[WRITTEN INSTRUCTION]: Nothing should be output except the lines from the one containing "What bpy script" through the one containing "GAP = 0.3 * MM", both ends included, each repeated exactly.
*****
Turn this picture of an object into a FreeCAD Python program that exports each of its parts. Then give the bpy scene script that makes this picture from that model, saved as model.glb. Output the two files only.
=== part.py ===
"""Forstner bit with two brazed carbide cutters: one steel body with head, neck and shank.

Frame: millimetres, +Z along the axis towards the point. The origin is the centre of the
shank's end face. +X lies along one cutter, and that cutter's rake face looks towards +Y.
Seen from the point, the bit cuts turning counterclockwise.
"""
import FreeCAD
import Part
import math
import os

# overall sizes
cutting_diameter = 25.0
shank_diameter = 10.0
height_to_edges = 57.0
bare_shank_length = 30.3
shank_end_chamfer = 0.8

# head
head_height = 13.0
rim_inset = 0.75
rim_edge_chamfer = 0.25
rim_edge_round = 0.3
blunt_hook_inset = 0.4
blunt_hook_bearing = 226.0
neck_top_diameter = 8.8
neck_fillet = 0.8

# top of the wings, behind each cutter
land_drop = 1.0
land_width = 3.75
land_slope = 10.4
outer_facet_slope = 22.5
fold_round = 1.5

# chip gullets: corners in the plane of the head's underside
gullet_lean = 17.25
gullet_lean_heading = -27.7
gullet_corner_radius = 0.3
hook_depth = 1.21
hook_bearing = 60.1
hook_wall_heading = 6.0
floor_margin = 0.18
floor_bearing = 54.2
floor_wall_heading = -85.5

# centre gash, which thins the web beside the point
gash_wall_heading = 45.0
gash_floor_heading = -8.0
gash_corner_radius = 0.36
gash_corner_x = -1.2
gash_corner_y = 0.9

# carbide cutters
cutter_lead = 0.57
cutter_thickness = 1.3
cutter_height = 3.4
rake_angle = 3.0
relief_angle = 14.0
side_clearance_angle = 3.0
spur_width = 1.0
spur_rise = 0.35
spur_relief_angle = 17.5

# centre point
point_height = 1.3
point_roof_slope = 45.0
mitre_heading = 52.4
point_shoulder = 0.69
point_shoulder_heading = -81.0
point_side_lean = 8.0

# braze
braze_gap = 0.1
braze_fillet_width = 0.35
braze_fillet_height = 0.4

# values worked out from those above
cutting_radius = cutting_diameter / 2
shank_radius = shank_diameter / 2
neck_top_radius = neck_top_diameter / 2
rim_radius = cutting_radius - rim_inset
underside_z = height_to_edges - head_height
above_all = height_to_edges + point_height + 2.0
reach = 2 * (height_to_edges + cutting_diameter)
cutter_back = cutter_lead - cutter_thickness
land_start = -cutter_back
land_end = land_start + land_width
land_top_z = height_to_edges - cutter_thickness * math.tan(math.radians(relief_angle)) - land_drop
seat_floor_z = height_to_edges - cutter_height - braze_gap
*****
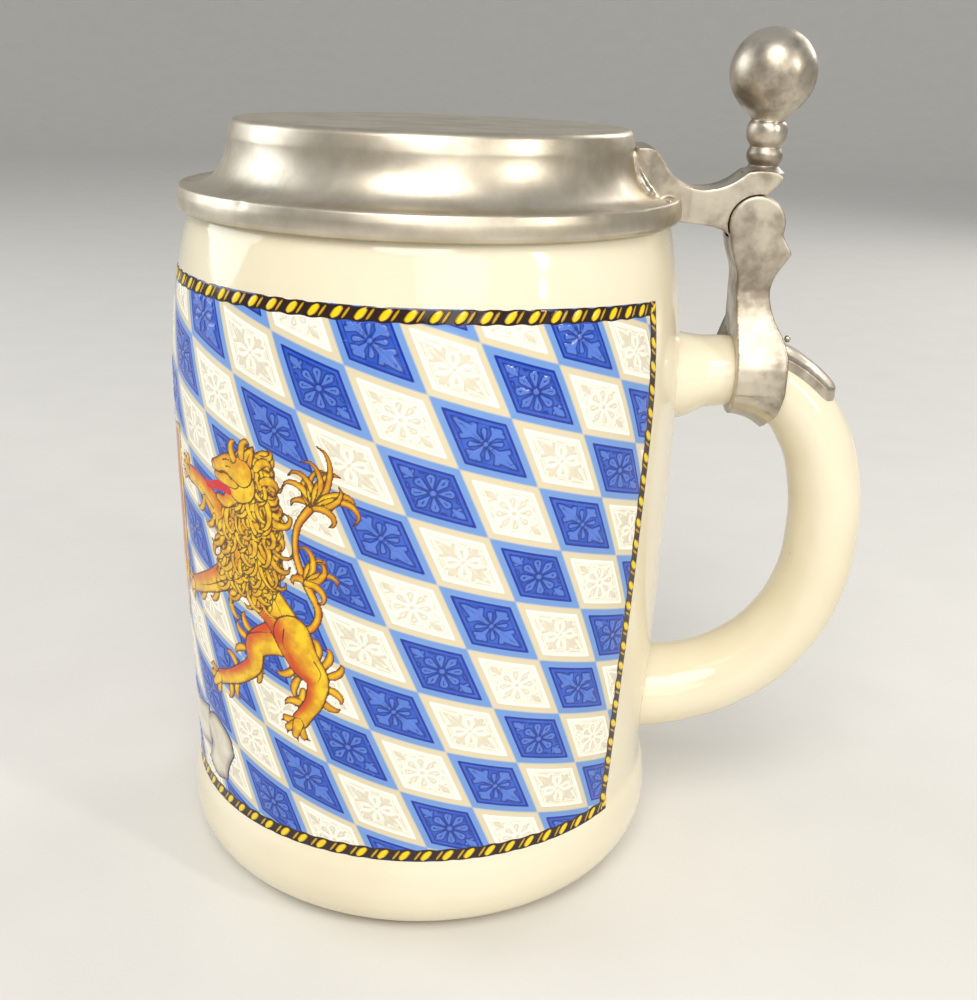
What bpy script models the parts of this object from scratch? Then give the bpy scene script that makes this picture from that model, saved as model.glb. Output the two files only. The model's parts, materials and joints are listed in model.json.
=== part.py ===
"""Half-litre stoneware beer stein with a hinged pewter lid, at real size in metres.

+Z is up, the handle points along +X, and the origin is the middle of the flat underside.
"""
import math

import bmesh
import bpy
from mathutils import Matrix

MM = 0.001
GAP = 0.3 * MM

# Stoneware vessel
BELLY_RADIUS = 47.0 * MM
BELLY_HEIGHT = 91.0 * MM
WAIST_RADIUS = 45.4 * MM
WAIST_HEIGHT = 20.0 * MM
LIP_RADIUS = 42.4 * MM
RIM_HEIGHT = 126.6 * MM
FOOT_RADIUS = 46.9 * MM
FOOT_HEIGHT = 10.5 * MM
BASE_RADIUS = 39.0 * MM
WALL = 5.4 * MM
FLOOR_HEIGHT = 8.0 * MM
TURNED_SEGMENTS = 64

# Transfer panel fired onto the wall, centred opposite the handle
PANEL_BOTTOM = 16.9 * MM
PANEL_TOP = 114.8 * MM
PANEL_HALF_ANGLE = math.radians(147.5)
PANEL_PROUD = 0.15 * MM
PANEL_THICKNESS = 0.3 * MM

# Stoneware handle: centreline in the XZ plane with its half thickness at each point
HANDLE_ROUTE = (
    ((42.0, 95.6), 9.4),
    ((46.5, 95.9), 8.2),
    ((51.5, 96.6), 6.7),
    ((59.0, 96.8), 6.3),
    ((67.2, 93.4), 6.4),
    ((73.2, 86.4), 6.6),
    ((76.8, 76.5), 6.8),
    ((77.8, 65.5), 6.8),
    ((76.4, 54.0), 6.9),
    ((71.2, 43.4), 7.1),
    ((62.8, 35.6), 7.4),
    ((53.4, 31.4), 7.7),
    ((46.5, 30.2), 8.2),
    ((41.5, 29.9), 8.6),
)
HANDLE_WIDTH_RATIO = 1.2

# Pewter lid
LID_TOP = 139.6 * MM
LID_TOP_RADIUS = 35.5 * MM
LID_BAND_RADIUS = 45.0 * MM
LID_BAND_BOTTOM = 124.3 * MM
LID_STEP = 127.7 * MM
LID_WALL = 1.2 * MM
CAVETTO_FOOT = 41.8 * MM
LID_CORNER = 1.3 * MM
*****
[EXERCISE OUTPUT]:
What bpy script models the parts of this object from scratch? Then give the bpy scene script that makes this picture from that model, saved as model.glb. Output the two files only. The model's parts, materials and joints are listed in model.json.
=== part.py ===
"""Half-litre stoneware beer stein with a hinged pewter lid, at real size in metres.

+Z is up, the handle points along +X, and the origin is the middle of the flat underside.
"""
import math

import bmesh
import bpy
from mathutils import Matrix

MM = 0.001
GAP = 0.3 * MM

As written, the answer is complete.